Así lo testimonian los discípulos de Emaús, que llegaron a la fe de la mano de Jesús recorriendo los anuncios de la pasión y resurrección en toda la Biblia. La Palabra nos revela a Jesús y quiénes somos; quién soy yo, quiénes los demás. Mirados desde Dios todos adquirimos un lugar nuevo. Los otros son más que “los demás”, como si fueran sobrantes. Son hermanos, tenemos la misma dignidad.

También nos compromete a cuidar la casa común, escuchar el gemido de la tierra, que nos pide ser auxiliada. Nos dice San Pablo que “la creación entera gime con dolores de parto aguardando ser liberada de la corrupción”.

Es bueno acudir cada uno a su propia experiencia de novedad. Estamos impulsados a renovar al menos el deseo que me empuja a cambiar, a iluminar mi vida y el mundo. Mejorar una relación por medio del perdón, dejar algún vicio, donar tiempo y dinero, volver a estudiar, vencer la sensualidad, la avaricia, la autorreferencialidad. Crecer en la oración, ser más piadoso. Asumir un compromiso con la comunidad o con el barrio.

El signo más elocuente de muerte que tenemos hoy es la guerra.
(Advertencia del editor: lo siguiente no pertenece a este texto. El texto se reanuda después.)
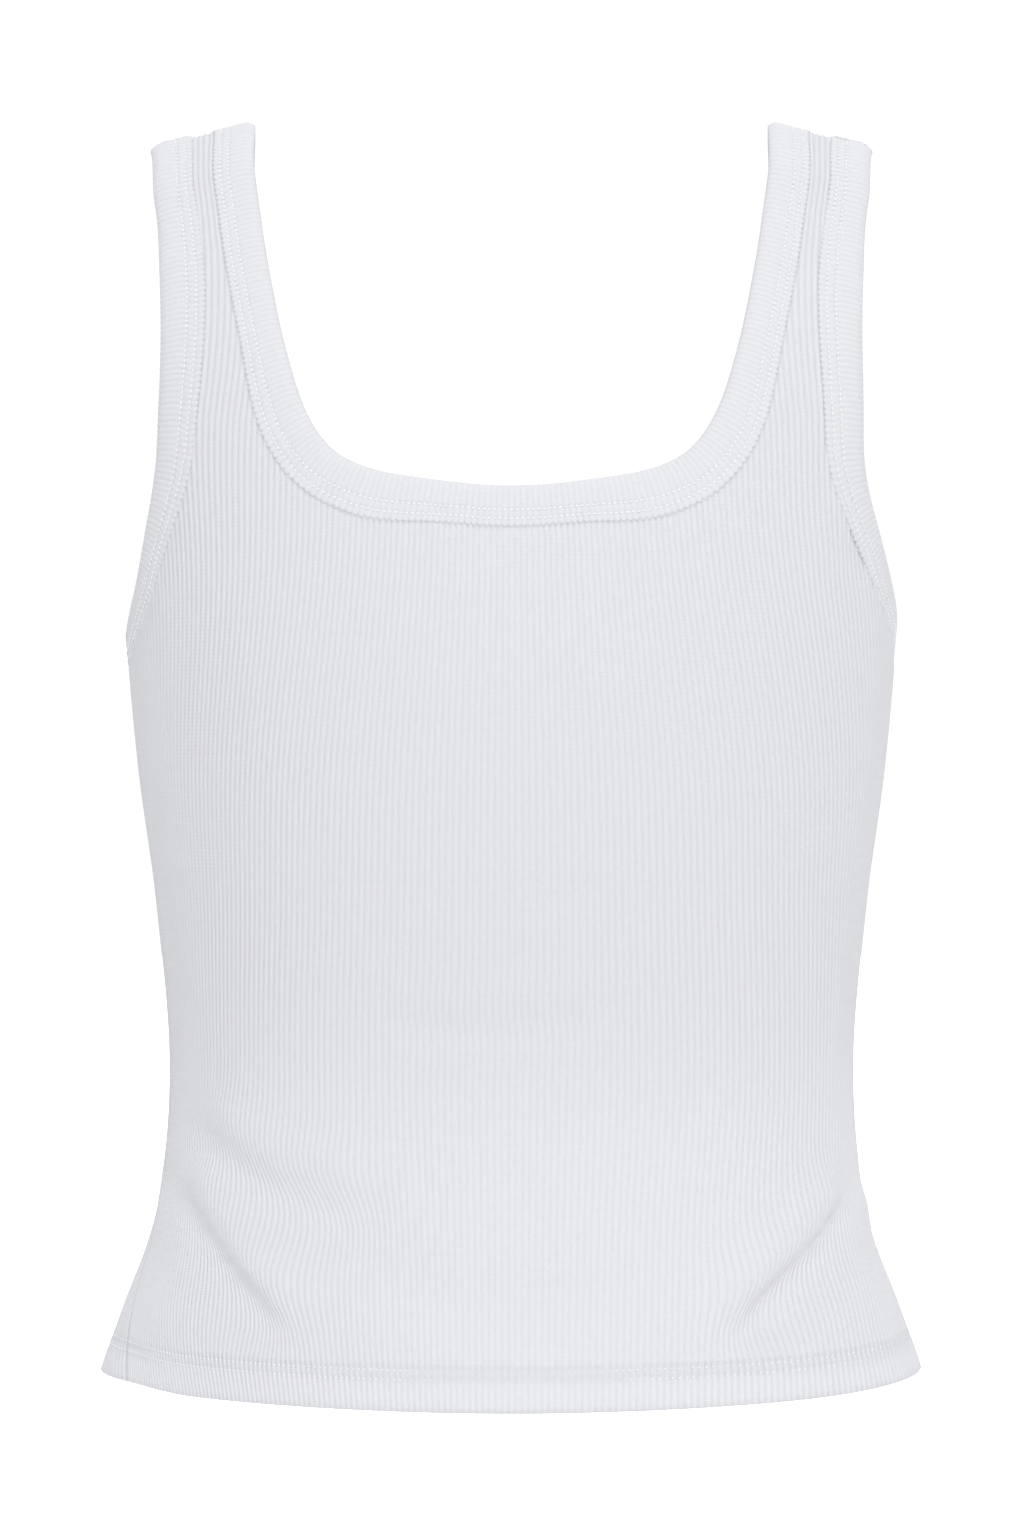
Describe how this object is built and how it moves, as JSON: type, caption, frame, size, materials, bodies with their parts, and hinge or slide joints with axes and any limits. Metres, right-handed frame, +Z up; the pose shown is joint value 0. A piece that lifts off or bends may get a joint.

Ucrania es una herida abierta en el Corazón de Jesús que nos ama como familia suya. El horror y el drama, el miedo y la impotencia no deben ser experiencia cotidiana en ningún pueblo. Reforcemos la oración por la paz.

Es cierta la promesa “yo hago nuevas todas las cosas” que está en la Biblia.

Hay una imagen que siempre me atrajo. En la tierra arrasada, en algún momento brota empecinadamente la vida. Lo he visto en campos inundados cuando baja el agua y todo es desolación; pero en cuanto querés acordar aparece un brotecito verde.